Equitable Growth announces new Steering Committee members to guide grantmaking and shape research priorities
The Washington Center for Equitable Growth today announced five new members of its Steering Committee. Daron Acemoglu of the Massachusetts Institute of Technology, Trevon Logan of The Ohio State University, Suresh Naidu of Columbia University, Heidi Williams of Dartmouth College, and Catherine Wolfram of MIT will join the existing members of the Steering Committee to expand Equitable Growth’s network of academic and policy advisors.
This prestigious group includes established scholars whose research has influence beyond academia, as well as scholars who have experience serving in the federal government. These experts help guide Equitable Growth’s investments in rigorous research to inform economic policymaking that will lead to strong, stable, and broadly shared growth. They also assist the organization in supporting the next generation of scholars.
“We’re thrilled that this innovative group of scholars is joining our Steering Committee,” says Equitable Growth President and CEO Shayna Strom. “Their cutting-edge scholarship and engagement in the policy process make them well-equipped to shape the next chapter of Equitable Growth’s strategy to examine how inequality affects economic growth and prosperity. We’re looking forward to working with them as we continue to bring together the next generation of researchers and policymakers seeking to advance evidence-based agendas that foster strong, stable, and broadly shared growth.”
The expansion of the Steering Committee comes at a pivotal moment for the organization. After a decade of grantmaking, Equitable Growth is reimagining how our support for research and an academic network can lead to policy changes. Over the course of the next few years, we will be introducing more targeted training and more opportunities for our academic network to engage with policymakers and the media, including through public service.
Our grantmaking will also be more targeted, aiming to address areas where policymakers need more evidence to support future policy work that can reduce inequality and spur growth. We are maintaining our commitment to support the next generation of scholars and increase diversity across the social sciences through the more broad-based Request for Proposals: Research grants for early career scholars, announced last week.
The new Steering Committee members are extremely accomplished in their respective fields. Their knowledge and experience will guide Equitable Growth as it expands into new areas where policymakers are most in need of research evidence and continues its work in other fields.
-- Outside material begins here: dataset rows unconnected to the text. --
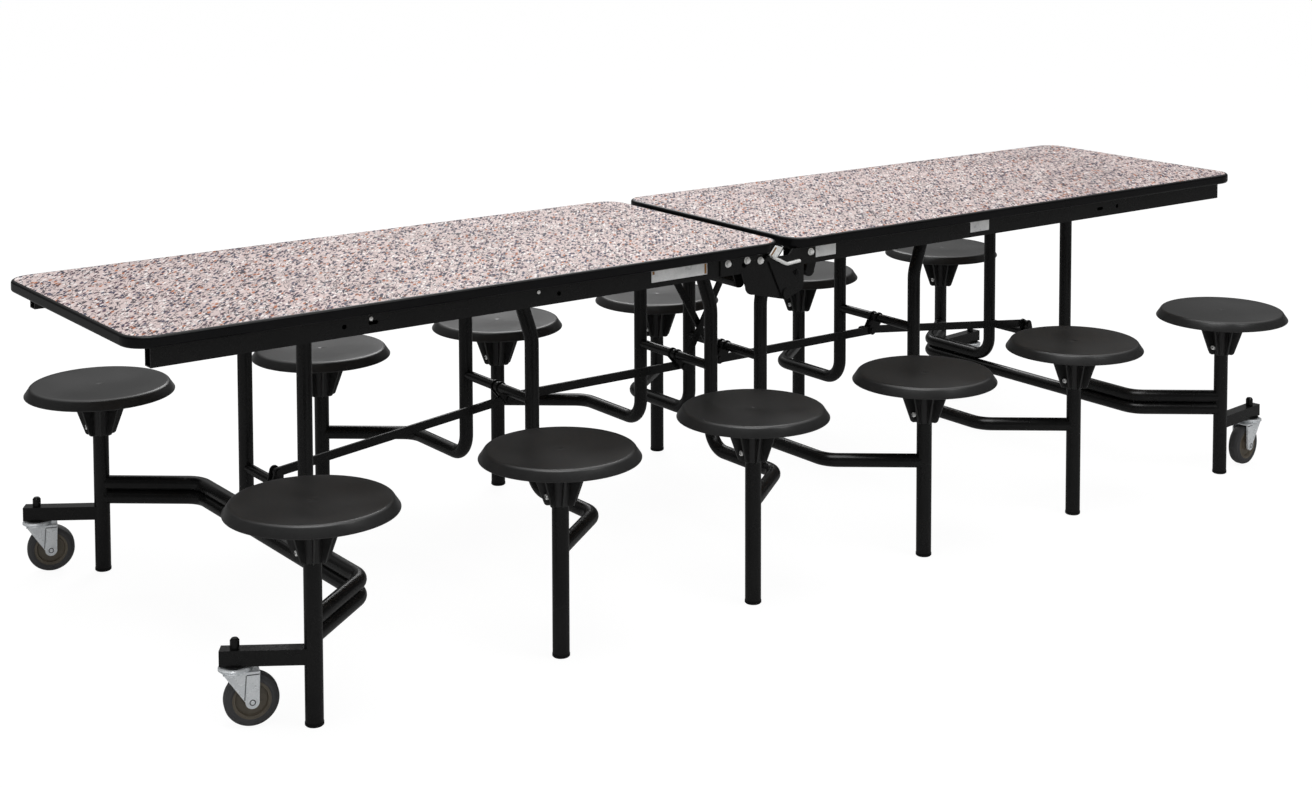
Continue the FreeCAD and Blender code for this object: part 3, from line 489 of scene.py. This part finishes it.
def piece(name: str, form: bmesh.types.BMesh, material: bpy.types.Material, body: str,
          sharp_degrees: float = 35.0) -> bpy.types.Object:
    """Turn a form into a piece that rides on a body.

    Args:
        name: the piece's name.
        form: its shape in the table's frame, which is freed.
        material: its finish.
        body: the body that carries it.
        sharp_degrees: edges with a larger turn stay sharp.

    Returns:
        The new object.
    """
    mesh = finish_mesh(form, name, sharp_degrees)
    mesh.materials.append(material)
    thing = bpy.data.objects.new(name, mesh)
    bpy.context.scene.collection.objects.link(thing)
    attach(thing, body)
    LOG.info("built %s", name)
    return thing


def arc(centre: tuple[float, float], radius: float, start: float, end: float,
        steps: int) -> list[tuple[float, float]]:
    """Return points on an arc.

    Args:
        centre: the arc's centre.
        radius: its radius.
        start: first angle in degrees.
        end: last angle in degrees.
        steps: how many spans.

    Returns:
        The points, both ends included.
    """
    turns = [math.radians(start + (end - start) * i / steps) for i in range(steps + 1)]
    return [(centre[0] + radius * math.cos(a), centre[1] + radius * math.sin(a)) for a in turns]


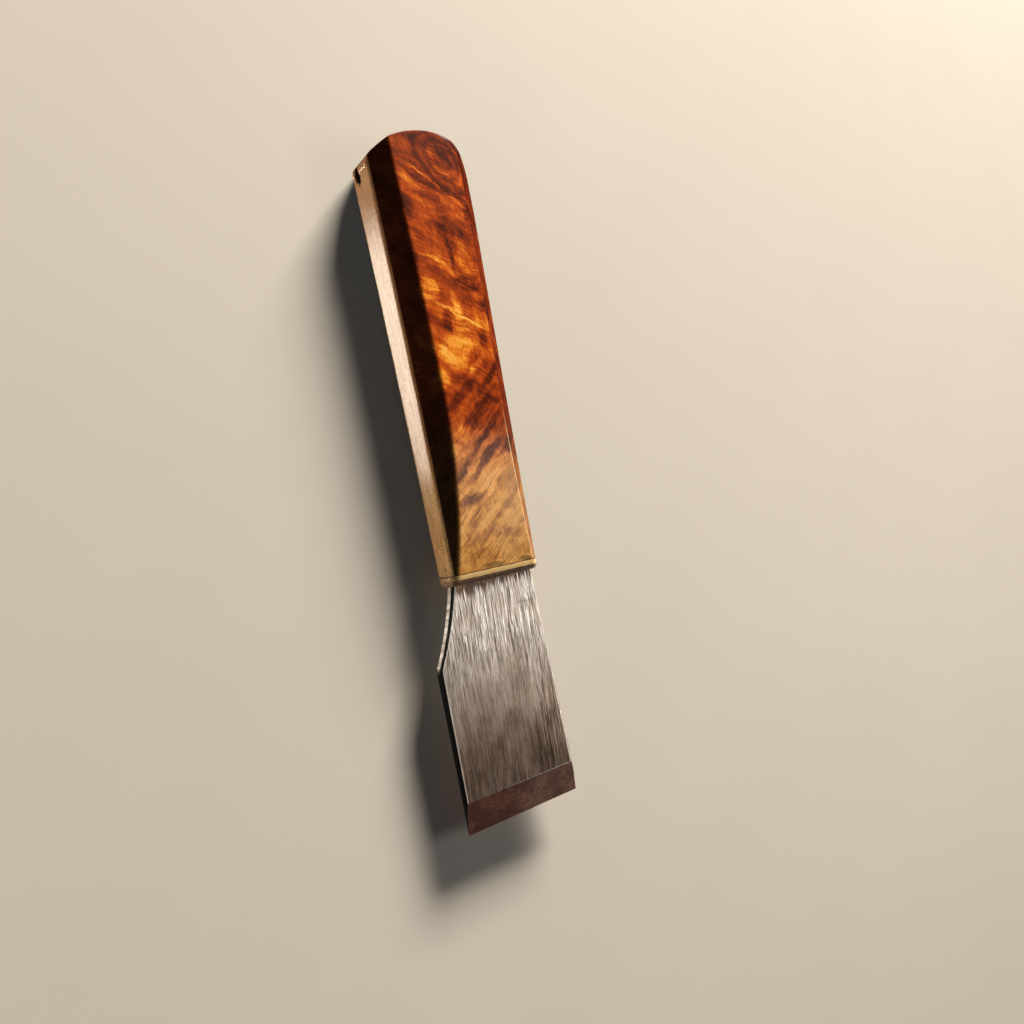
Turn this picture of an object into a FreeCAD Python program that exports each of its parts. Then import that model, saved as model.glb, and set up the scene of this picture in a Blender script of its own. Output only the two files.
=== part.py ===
"""Skiving knife: a wide single-bevel blade, a brass end plate and a faceted wooden handle.

Millimetres. The knife lies on the back facet of its handle, on z = 0, with the bevel
facing up. X runs from the butt to the cutting edge, and Y towards the straight side of
the blade. The blade and its hidden tang are one piece of steel.
"""

import FreeCAD, Part
import math
import os

V = FreeCAD.Vector

# Lengths along the knife
overall_length = 193.0
handle_length = 124.2          # wood only, from the top of the crowned butt
plate_thickness = 2.8
plate_land = 1.25              # straight edge of the plate, flush with the wood
neck_length = 21.3             # from the plate to the shoulder of the blade
bevel_length = 8.7
tang_length = 72.0
taper_length = 53.0            # stretch over which the handle thins towards the plate

# Handle section: a block with four 45 degree facets
butt_left = 16.7               # from the handle's axis to its left side, at the butt
butt_right = 17.9              # the straight side flares a little more
end_width = 29.6
handle_thickness = 20.0
end_thickness = 10.1
butt_crown_radius = 28.0
butt_crown_offset = 1.5        # the crown is highest a little to the straight side
butt_corner_left = 4.0
butt_corner_right = 9.0         # the straight side runs round into the crown
# Half width plus half thickness at which a facet cuts the section
left_facet_sum_end = 18.3
left_facet_sum_butt = 21.2
right_facet_sum_end = 17.1
right_facet_sum_butt = 21.0

# End plate
plate_top_thickness = 4.2      # where the plate's rounded face meets the blade
plate_top_width = 28.4

# Blade
blade_width = 36.0             # at the shoulder
blade_flare = 1.3              # extra width at the cutting edge, on the straight side
neck_left = 14.2               # from the handle's axis to the neck's left side
shoulder_left = 22.65          # from the handle's axis to the blade's left side
neck_hollow = 0.72             # depth of the concave curve between neck and shoulder
shoulder_radius = 0.8
neck_thickness = 2.9
heel_thickness = 1.8           # where the bevel starts
neck_face_height = 1.95        # the bevel side's face above the handle's axis
heel_face_height = 1.1
edge_chamfer = 0.62            # along both long edges of the bevel side's face

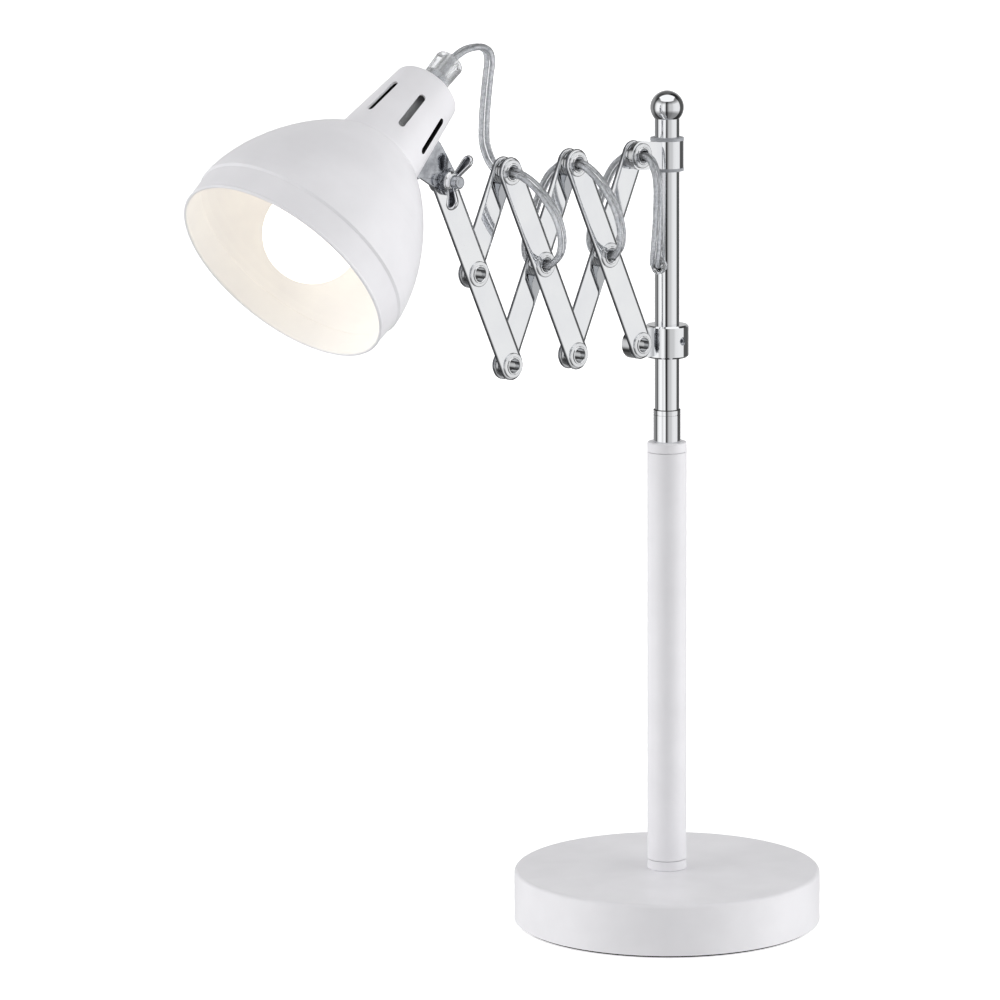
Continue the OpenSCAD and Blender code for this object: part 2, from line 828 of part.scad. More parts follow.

Acemoglu’s work is focused on democracy, political economy and institutional development, and labor economics, with a recent focus on the impact of technology and artificial intelligence on inequality and economic growth. He hopes his research can change the future direction of AI and technological advancement to become more pro-worker, to generate more good jobs for workers, and to ensure shared prosperity across the labor force.
Logan primarily studies health economics and racial health disparities, economic demography, and economic history, with a focus on assessments of living standards over time. His research looks at how policies and political processes lead to broader trends in the economy, including stifled human capital development and growing racial inequality in the United States. He also has experience developing the next generation of leaders, serving as co-director of the American Economic Association’s mentoring program and working with undergraduates at The Ohio State University to be more integrated and invested in the research process.
Naidu researches topics in the fields of development economics, labor economics, and political economy, including labor organizing and monopsony power. His work is largely focused on economic and political power and inequality. Naidu is a big proponent of multidisciplinary research, collaboration, and discussions as methods of expanding traditional ideas of where inequality crops up and how to apply research findings in the real world.
Williams focuses on science and innovation, their role in economic growth, and their impacts on society and the economy more broadly, with recent work looking at patents and innovation, as well as various aspects of health economics. Much of her work touches upon inequality and the areas in which it is perhaps unexpectedly seen, such as in who gets funding to do future economics research. Williams also serves as a mentor for early career scholars, helping them through their doctoral programs.
Wolfram’s area of focus is applied economics and climate economics, particularly on the economics of energy markets, rural electrification programs in the developing world, U.S. energy efficiency programs, and environmental regulations. She primarily works on ways to address climate change and build coalitions to tackle the challenge of global warming. Wolfram has also worked in public office, having served as President Joe Biden’s Deputy Assistant Secretary for Climate and Energy at the U.S. Department of the Treasury early on in the administration.
To learn more about each of the new members and their research priorities check out the video announcement below.
These five scholars join our fantastic Steering Committee members Byron Auguste of Opportunity@Work, Alan Blinder of Princeton University, Karen Dynan of Harvard University, Jason Furman of Harvard University, Hilary Hoynes of the University of California, Berkeley, Atif Mian of Princeton University, and Robert Solow of MIT. We are thrilled to welcome them and excited to work together in the coming months and years to advance our research agenda and shape the next generation of social scientists.